List each line holding the string "joints".

---

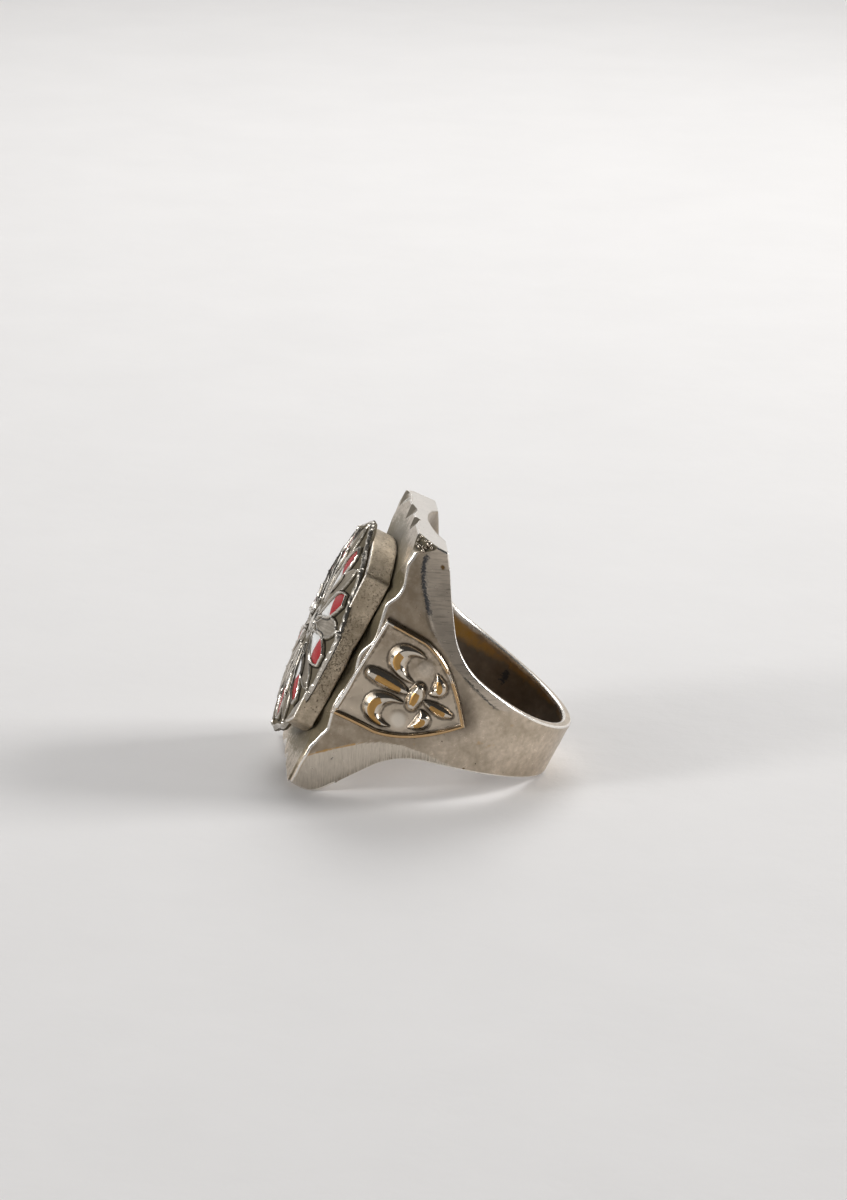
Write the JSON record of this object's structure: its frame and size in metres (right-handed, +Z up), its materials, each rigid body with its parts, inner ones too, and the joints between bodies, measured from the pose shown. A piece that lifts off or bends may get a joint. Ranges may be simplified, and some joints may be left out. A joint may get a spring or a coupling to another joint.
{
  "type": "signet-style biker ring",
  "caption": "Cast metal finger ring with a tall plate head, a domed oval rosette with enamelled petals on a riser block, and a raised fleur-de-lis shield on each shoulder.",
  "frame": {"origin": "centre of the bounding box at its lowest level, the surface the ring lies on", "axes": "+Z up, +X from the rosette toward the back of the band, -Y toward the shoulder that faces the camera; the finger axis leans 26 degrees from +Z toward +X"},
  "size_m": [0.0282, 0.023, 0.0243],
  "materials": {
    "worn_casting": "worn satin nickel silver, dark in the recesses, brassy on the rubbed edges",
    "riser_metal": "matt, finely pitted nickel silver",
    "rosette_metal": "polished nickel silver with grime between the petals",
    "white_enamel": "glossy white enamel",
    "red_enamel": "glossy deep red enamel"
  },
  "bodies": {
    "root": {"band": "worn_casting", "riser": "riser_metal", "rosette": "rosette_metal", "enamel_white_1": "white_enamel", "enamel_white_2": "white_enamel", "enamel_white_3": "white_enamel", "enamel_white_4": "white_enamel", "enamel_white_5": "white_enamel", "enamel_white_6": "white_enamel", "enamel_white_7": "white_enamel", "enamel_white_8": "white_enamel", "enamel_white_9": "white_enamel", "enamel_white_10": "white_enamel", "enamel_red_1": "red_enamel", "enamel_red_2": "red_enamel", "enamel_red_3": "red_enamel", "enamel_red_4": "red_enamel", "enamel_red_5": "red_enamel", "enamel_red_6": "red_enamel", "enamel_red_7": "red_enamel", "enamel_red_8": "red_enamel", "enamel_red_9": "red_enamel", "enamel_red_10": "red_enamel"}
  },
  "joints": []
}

---

Result of the task:
Write the JSON record of this object's structure: its frame and size in metres (right-handed, +Z up), its materials, each rigid body with its parts, inner ones too, and the joints between bodies, measured from the pose shown. A piece that lifts off or bends may get a joint. Ranges may be simplified, and some joints may be left out. A joint may get a spring or a coupling to another joint.
  "joints": []